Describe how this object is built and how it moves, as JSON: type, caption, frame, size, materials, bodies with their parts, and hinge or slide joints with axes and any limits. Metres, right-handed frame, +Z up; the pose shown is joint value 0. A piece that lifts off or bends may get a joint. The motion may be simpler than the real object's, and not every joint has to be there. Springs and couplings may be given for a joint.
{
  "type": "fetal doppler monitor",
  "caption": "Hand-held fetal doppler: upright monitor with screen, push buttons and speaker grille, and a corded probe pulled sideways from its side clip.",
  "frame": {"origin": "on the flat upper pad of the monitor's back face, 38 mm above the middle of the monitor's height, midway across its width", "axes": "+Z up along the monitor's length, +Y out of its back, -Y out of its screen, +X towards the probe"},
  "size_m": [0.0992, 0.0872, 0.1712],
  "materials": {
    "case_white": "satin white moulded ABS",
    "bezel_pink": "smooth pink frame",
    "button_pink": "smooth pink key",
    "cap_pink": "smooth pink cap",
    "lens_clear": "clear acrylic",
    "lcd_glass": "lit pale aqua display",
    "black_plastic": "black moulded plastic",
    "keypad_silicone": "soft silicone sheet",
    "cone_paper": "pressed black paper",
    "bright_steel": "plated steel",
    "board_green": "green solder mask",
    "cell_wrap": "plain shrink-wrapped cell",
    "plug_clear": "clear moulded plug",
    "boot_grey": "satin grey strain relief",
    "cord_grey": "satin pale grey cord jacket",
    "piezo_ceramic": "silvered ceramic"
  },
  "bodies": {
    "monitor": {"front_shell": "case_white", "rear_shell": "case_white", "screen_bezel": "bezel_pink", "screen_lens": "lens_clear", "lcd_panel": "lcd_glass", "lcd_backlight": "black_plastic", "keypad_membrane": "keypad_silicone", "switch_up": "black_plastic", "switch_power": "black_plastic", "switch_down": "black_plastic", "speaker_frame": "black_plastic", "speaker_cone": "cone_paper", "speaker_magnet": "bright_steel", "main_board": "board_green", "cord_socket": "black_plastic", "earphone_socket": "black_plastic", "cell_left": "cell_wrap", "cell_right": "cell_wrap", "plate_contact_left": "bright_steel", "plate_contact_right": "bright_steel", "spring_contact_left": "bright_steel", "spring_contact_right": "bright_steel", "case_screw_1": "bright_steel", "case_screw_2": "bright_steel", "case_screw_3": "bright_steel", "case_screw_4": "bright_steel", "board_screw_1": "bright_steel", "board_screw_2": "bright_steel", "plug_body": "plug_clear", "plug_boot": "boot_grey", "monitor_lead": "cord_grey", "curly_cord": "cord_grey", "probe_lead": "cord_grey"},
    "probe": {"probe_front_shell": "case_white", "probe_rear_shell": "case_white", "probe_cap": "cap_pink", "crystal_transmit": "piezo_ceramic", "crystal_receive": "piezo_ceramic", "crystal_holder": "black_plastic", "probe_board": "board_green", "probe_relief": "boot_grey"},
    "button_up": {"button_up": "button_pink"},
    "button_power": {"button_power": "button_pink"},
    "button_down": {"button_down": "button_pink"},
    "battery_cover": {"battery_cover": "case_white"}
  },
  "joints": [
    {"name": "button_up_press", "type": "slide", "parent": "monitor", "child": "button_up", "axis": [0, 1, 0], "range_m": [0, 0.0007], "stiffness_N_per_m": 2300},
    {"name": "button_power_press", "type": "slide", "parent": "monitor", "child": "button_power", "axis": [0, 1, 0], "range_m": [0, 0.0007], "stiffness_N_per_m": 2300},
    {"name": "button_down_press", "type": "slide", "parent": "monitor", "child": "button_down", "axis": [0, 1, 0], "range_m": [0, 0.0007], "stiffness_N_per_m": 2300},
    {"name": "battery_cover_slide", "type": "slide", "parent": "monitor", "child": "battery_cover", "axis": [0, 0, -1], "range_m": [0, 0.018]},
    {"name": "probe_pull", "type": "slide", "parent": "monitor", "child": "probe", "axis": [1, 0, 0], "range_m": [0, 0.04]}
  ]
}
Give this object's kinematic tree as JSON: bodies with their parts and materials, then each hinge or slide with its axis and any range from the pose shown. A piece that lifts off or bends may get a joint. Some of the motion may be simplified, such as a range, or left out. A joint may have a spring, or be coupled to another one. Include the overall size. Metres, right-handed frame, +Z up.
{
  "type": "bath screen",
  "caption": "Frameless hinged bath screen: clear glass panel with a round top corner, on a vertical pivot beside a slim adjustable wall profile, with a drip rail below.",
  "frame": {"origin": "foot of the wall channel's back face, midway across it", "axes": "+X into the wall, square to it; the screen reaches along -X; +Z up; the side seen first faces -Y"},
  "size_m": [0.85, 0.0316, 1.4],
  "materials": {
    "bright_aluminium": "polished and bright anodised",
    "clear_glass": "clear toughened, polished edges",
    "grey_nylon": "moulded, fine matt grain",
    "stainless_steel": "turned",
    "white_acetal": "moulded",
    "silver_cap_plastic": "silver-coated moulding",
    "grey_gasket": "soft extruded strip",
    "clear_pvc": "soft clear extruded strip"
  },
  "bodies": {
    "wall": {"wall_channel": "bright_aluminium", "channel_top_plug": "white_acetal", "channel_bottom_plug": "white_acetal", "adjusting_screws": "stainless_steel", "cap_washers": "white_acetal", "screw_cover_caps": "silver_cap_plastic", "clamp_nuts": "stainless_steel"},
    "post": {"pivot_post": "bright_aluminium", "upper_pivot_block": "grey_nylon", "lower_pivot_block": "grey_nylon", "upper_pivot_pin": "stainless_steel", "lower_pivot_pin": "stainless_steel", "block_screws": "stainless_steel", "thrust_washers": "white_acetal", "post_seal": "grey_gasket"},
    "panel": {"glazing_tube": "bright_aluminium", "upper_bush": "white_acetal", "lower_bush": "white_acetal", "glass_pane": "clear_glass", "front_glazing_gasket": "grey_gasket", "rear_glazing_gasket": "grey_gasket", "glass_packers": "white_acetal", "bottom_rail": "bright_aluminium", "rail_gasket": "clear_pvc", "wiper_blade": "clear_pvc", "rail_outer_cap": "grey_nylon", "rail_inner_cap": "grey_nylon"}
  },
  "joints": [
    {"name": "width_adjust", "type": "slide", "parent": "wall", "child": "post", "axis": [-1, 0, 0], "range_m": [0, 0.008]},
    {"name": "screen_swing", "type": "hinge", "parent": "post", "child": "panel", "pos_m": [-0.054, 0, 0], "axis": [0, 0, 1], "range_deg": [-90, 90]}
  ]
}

● Exercise: Print all of the entries exactly as they appear.

● Answer to this problem:
Describe how this object is built and how it moves, as JSON: type, caption, frame, size, materials, bodies with their parts, and hinge or slide joints with axes and any limits. Metres, right-handed frame, +Z up; the pose shown is joint value 0. A piece that lifts off or bends may get a joint. The motion may be simpler than the real object's, and not every joint has to be there. Springs and couplings may be given for a joint.
{
  "type": "fetal doppler monitor",
  "caption": "Hand-held fetal doppler: upright monitor with screen, push buttons and speaker grille, and a corded probe pulled sideways from its side clip.",
  "frame": {"origin": "on the flat upper pad of the monitor's back face, 38 mm above the middle of the monitor's height, midway across its width", "axes": "+Z up along the monitor's length, +Y out of its back, -Y out of its screen, +X towards the probe"},
  "size_m": [0.0992, 0.0872, 0.1712],
  "materials": {
    "case_white": "satin white moulded ABS",
    "bezel_pink": "smooth pink frame",
    "button_pink": "smooth pink key",
    "cap_pink": "smooth pink cap",
    "lens_clear": "clear acrylic",
    "lcd_glass": "lit pale aqua display",
    "black_plastic": "black moulded plastic",
    "keypad_silicone": "soft silicone sheet",
    "cone_paper": "pressed black paper",
    "bright_steel": "plated steel",
    "board_green": "green solder mask",
    "cell_wrap": "plain shrink-wrapped cell",
    "plug_clear": "clear moulded plug",
    "boot_grey": "satin grey strain relief",
    "cord_grey": "satin pale grey cord jacket",
    "piezo_ceramic": "silvered ceramic"
  },
  "bodies": {
    "monitor": {"front_shell": "case_white", "rear_shell": "case_white", "screen_bezel": "bezel_pink", "screen_lens": "lens_clear", "lcd_panel": "lcd_glass", "lcd_backlight": "black_plastic", "keypad_membrane": "keypad_silicone", "switch_up": "black_plastic", "switch_power": "black_plastic", "switch_down": "black_plastic", "speaker_frame": "black_plastic", "speaker_cone": "cone_paper", "speaker_magnet": "bright_steel", "main_board": "board_green", "cord_socket": "black_plastic", "earphone_socket": "black_plastic", "cell_left": "cell_wrap", "cell_right": "cell_wrap", "plate_contact_left": "bright_steel", "plate_contact_right": "bright_steel", "spring_contact_left": "bright_steel", "spring_contact_right": "bright_steel", "case_screw_1": "bright_steel", "case_screw_2": "bright_steel", "case_screw_3": "bright_steel", "case_screw_4": "bright_steel", "board_screw_1": "bright_steel", "board_screw_2": "bright_steel", "plug_body": "plug_clear", "plug_boot": "boot_grey", "monitor_lead": "cord_grey", "curly_cord": "cord_grey", "probe_lead": "cord_grey"},
    "probe": {"probe_front_shell": "case_white", "probe_rear_shell": "case_white", "probe_cap": "cap_pink", "crystal_transmit": "piezo_ceramic", "crystal_receive": "piezo_ceramic", "crystal_holder": "black_plastic", "probe_board": "board_green", "probe_relief": "boot_grey"},
    "button_up": {"button_up": "button_pink"},
    "button_power": {"button_power": "button_pink"},
    "button_down": {"button_down": "button_pink"},
    "battery_cover": {"battery_cover": "case_white"}
  },
  "joints": [
    {"name": "button_up_press", "type": "slide", "parent": "monitor", "child": "button_up", "axis": [0, 1, 0], "range_m": [0, 0.0007], "stiffness_N_per_m": 2300},
    {"name": "button_power_press", "type": "slide", "parent": "monitor", "child": "button_power", "axis": [0, 1, 0], "range_m": [0, 0.0007], "stiffness_N_per_m": 2300},
    {"name": "button_down_press", "type": "slide", "parent": "monitor", "child": "button_down", "axis": [0, 1, 0], "range_m": [0, 0.0007], "stiffness_N_per_m": 2300},
    {"name": "battery_cover_slide", "type": "slide", "parent": "monitor", "child": "battery_cover", "axis": [0, 0, -1], "range_m": [0, 0.018]},
    {"name": "probe_pull", "type": "slide", "parent": "monitor", "child": "probe", "axis": [1, 0, 0], "range_m": [0, 0.04]}
  ]
}
Give this object's kinematic tree as JSON: bodies with their parts and materials, then each hinge or slide with its axis and any range from the pose shown. A piece that lifts off or bends may get a joint. Some of the motion may be simplified, such as a range, or left out. A joint may have a spring, or be coupled to another one. Include the overall size. Metres, right-handed frame, +Z up.
{
  "type": "bath screen",
  "caption": "Frameless hinged bath screen: clear glass panel with a round top corner, on a vertical pivot beside a slim adjustable wall profile, with a drip rail below.",
  "frame": {"origin": "foot of the wall channel's back face, midway across it", "axes": "+X into the wall, square to it; the screen reaches along -X; +Z up; the side seen first faces -Y"},
  "size_m": [0.85, 0.0316, 1.4],
  "materials": {
    "bright_aluminium": "polished and bright anodised",
    "clear_glass": "clear toughened, polished edges",
    "grey_nylon": "moulded, fine matt grain",
    "stainless_steel": "turned",
    "white_acetal": "moulded",
    "silver_cap_plastic": "silver-coated moulding",
    "grey_gasket": "soft extruded strip",
    "clear_pvc": "soft clear extruded strip"
  },
  "bodies": {
    "wall": {"wall_channel": "bright_aluminium", "channel_top_plug": "white_acetal", "channel_bottom_plug": "white_acetal", "adjusting_screws": "stainless_steel", "cap_washers": "white_acetal", "screw_cover_caps": "silver_cap_plastic", "clamp_nuts": "stainless_steel"},
    "post": {"pivot_post": "bright_aluminium", "upper_pivot_block": "grey_nylon", "lower_pivot_block": "grey_nylon", "upper_pivot_pin": "stainless_steel", "lower_pivot_pin": "stainless_steel", "block_screws": "stainless_steel", "thrust_washers": "white_acetal", "post_seal": "grey_gasket"},
    "panel": {"glazing_tube": "bright_aluminium", "upper_bush": "white_acetal", "lower_bush": "white_acetal", "glass_pane": "clear_glass", "front_glazing_gasket": "grey_gasket", "rear_glazing_gasket": "grey_gasket", "glass_packers": "white_acetal", "bottom_rail": "bright_aluminium", "rail_gasket": "clear_pvc", "wiper_blade": "clear_pvc", "rail_outer_cap": "grey_nylon", "rail_inner_cap": "grey_nylon"}
  },
  "joints": [
    {"name": "width_adjust", "type": "slide", "parent": "wall", "child": "post", "axis": [-1, 0, 0], "range_m": [0, 0.008]},
    {"name": "screen_swing", "type": "hinge", "parent": "post", "child": "panel", "pos_m": [-0.054, 0, 0], "axis": [0, 0, 1], "range_deg": [-90, 90]}
  ]
}